Crypto in a Portfolio? How to Think About It Without the Noise
Crypto: hype on both sides. Use a framework.
You are at dinner and someone mentions their crypto returns. The tone shifts instantly. One person is convinced it is the future of money. Another is equally convinced it is the most elaborate financial delusion since tulip bulbs.
Crypto is the only asset class, meaning a category of investments that behave in similar ways and respond to economic conditions similarly, where a financial advisor and a rideshare driver will give you equally confident and completely opposite advice with identical conviction.
You leave with the same question most high earners have. Am I supposed to own this or ignore it entirely? The problem is not crypto. The problem is trying to answer a portfolio question, meaning a question about the full collection of investments you own across all your accounts, with opinions instead of a framework. This article replaces the noise with three questions that actually produce a useful answer.
What Crypto Actually Is
Cryptocurrency is a digital asset that exists on decentralized networks called blockchains. A blockchain is simply a shared record of transactions maintained across thousands of computers simultaneously instead of by one central authority like a bank or government. Think of it like a spreadsheet that thousands of people hold identical copies of, where a change only counts if the majority agree to accept it.
Bitcoin is the original version, created in 2009 with a fixed supply of 21 million coins that can never be increased by anyone for any reason. Ethereum came later and allows programs and financial contracts to run on its network, giving it broader functionality beyond simple currency. Beyond those two, thousands of other tokens exist with varying degrees of credibility, and most have gone to zero or close to it.
Here is the part most conversations skip entirely. Crypto does not produce income. No earnings, no dividends, no rent, no interest. A stock pays through company profits. A bond pays regular interest. Real estate pays rent. Crypto pays nothing in the traditional sense, which removes the valuation anchor that applies to every other major asset class. This is also why assets and liabilities in a crypto portfolio behave differently than in any traditional one.
That does not make it worthless. Gold has no cash flows either and has stored value for thousands of years. It makes crypto fundamentally different, and that difference is the reason how much you own matters far more than whether you own it at all.
The Case for a Small Allocation
Crypto has not disappeared for one simple reason. It has worked. Bitcoin has produced extraordinary long-term returns despite extreme and repeated volatility, meaning how much prices move up and down sometimes sharply in short periods. That history is real whether you like the asset or not.
Dismissing it entirely requires explaining away one of the most unusual return profiles in modern financial history across more than fifteen years of documented price data. The argument has matured in ways that serious investors now acknowledge. Bitcoin's fixed supply creates genuine scarcity in a world where currency supply expands continuously through central bank policy.

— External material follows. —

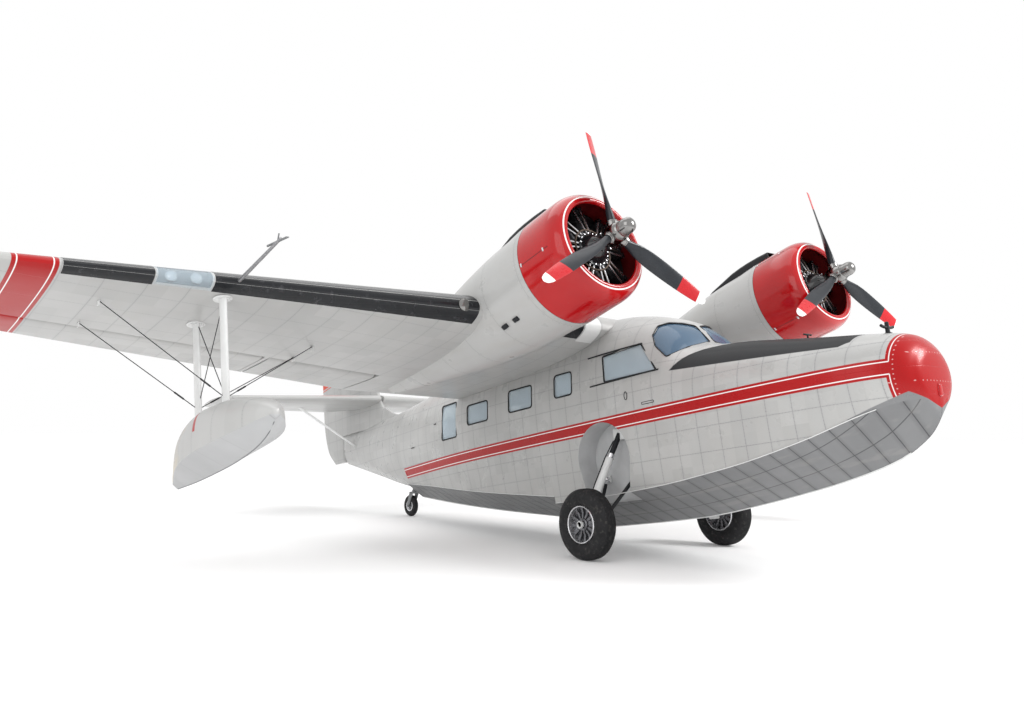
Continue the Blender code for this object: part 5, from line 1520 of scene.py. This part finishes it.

In January 2024 the SEC approved spot Bitcoin ETFs, meaning exchange-traded funds that hold actual Bitcoin and trade on the stock exchange like a stock. BlackRock launched IBIT and Fidelity launched FBTC. These are not fringe products. They are among the fastest-growing ETFs in financial history by assets under management.
A small allocation creates what portfolio theory calls asymmetric exposure, meaning the potential upside is large relative to the downside when the position is small. If crypto succeeds, a one to five percent position benefits the portfolio meaningfully. If it fails entirely, the loss is contained and the financial plan survives intact. Compound returns on the productive parts of the portfolio do the heavy lifting regardless.
Think of it like adding a high-risk spice to a dish. A small amount can elevate the entire outcome without ruining it if the spice turns out to be too strong. The spice is not the problem. The proportion is everything.
The Case for Caution
The risk is equally real and deserves the same honest treatment as the bull case. Crypto has no intrinsic anchor. No earnings report, no book value, and no underlying cash flow to support any particular price level. That makes it uniquely vulnerable to sentiment shifts that can be faster and deeper than any other major asset class.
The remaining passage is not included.